Busterz":di3gjzfn said:
Some of you might be interested in this book:
http://steakthebook.com/welcome/
The author travels around the world trying to find the best steak. I'm about halfway through it.
The author does not seem to think much of American Kobe :shock:
(One of his reviews)-
SWEET GRASS FARM BEEF
Lopez Island, Washington
Appears in: Chapter 7
The beef: Grass-fed Wagyu — and we're talking purebreds, not those Angus-crosses(
Does not know the difference between Fullblood and purebred) that get stuffed full of corn and potato peelings and sold as "American Kobe" in crappy steak houses all over the continent
:bs: :bs: :bs: Crappy steakhouses sell beef that costs $3.50 a lb not $30.00 a lb). These black beauties graze on a mix of cool season grasses including fescue, orchard grass and rye grass and, at the peak of the dry summer, reed canary grass, an unusual forage variety that farmer Scott Meyers has grown to great effect. :bs:
Even in Japan Kobe is fed "grain fodder)See Wikipedia.
Type: Grass-fed
I would like to see proof that you can marble anything to the KOBE grade (all 32 of them I have seen the chart and they are ALL above Prime) on grass alone.
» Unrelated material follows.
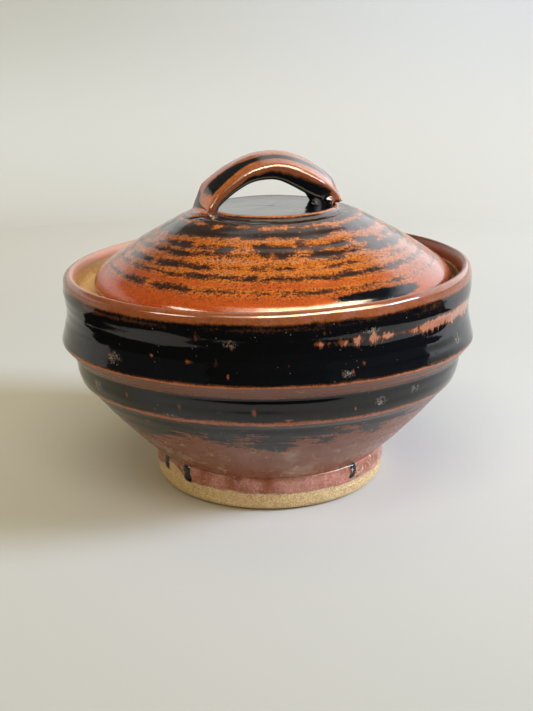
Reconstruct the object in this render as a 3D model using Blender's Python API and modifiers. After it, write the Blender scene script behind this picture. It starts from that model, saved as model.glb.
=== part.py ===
"""Lidded stoneware casserole of the tagine family: a thrown bowl on an added foot
ring, with an inset domed lid that carries a pulled strap handle.

Blender 4.5, metres, +Z up. The origin is the centre of the foot's footprint.
"""

import math

import bmesh
import bpy
from mathutils import Vector

# ---------------------------------------------------------------- driving dimensions
OBJECT_NAME = "tagine_pot"
CLAY_GAP = 0.0003            # joint gap between pieces that touch
TURN_STEPS = 48              # facets round every turned piece
WELD = 0.00005               # merge distance of turned shapes

# Foot ring
FOOT_CONTACT_OUTER = 0.0585  # outer radius of the flat that stands on the table
FOOT_CONTACT_INNER = 0.0525
FOOT_RADIUS = 0.0627         # widest radius of the ring
FOOT_BULGE_Z = 0.0085        # height of the widest radius
FOOT_TOP_Z = 0.0185
FOOT_TOP_INNER = 0.0535

# Bowl, outside
NECK_RADIUS = 0.0632         # crease where the bowl springs from the foot
CONE_MID = (0.0843, 0.0400)  # radius, height half way up the lower cone
LOWER_EDGE = (0.1008, 0.0592)    # carination between cone and straight band
BAND_TOP = (0.1036, 0.0722)      # top of the straight band, under the overhang
BODY_RADIUS = 0.1100         # widest radius, at the upper carination
BODY_EDGE_Z = 0.0800
WAIST = (0.1072, 0.0965)     # hollow of the upper wall
LIP_BULGE = (0.1081, 0.1108)
RIM_Z = 0.1174
LIP_INNER_RADIUS = 0.1030

# Bowl, inside
GALLERY_Z = 0.1055           # ledge that the lid sits on
GALLERY_OUTER = 0.1010
GALLERY_INNER = 0.0850
LEDGE_THICKNESS = 0.0045
WALL = 0.0072                # wall of the body
FLOOR_Z = 0.0275             # inside floor

# Lid
LID_SHIFT_X = 0.0024         # the lid sits a little off centre in its loose seat
LID_RADIUS = 0.0946          # widest radius, just above the seat
LID_EDGE_Z = 0.1118
LID_SEAT_RADIUS = 0.0924
LID_SEAT_WIDTH = 0.0065
DISC_RADIUS = 0.0340         # flat disc under the handle
DISC_Z = 0.1474
LID_WALL = 0.0066
LID_SLOPE = ((0.0485, 0.1430), (0.0685, 0.1320), (0.0865, 0.1203), (0.0926, 0.1157))
LID_HOLLOW = ((0.0810, 0.1158), (0.0650, 0.1258), (0.0455, 0.1362))
HOLLOW_TOP_RADIUS = 0.0300   # where the hollow levels out under the disc

# Strap handle
HANDLE_ANGLE = math.radians(12)  # its length is turned this far from X
HANDLE_HALF_LENGTH = 0.0365
HANDLE_WIDTH = 0.0270
HANDLE_CORNER_Z = 0.1580     # where the arch bends down into its feet
HANDLE_TOP_Z = 0.1748
ARCH_HALF_SPAN = 0.0262      # half the finger opening, at the lid
ARCH_SHIFT = -0.0045         # the opening is nearer the thinner left foot
ARCH_TOP_Z = 0.1642
HANDLE_EDGE_ROUND = 0.0022
HANDLE_FOOT_DEPTH = 0.0080   # the feet start this far below the disc, then are cut to fit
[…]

Pretty sure they do NOT finish KOBE BEEF that way in Japan
Aging: Dry aged for 14 days.
Has no idea what "DRY AGING actually means
Age at Slaughter: 27-36 months. (Wagyu take longer to finish than other breeds.)
TRUE
Tasting Notes: A beef so intense it nearly qualifies as an out of body experience. And yet it's tender, soft, supple and so fine your steak knife feels like its cutting satin.
Other: This beef has the most favorable ratio omega-6 to omega-3 fats I've ever seen.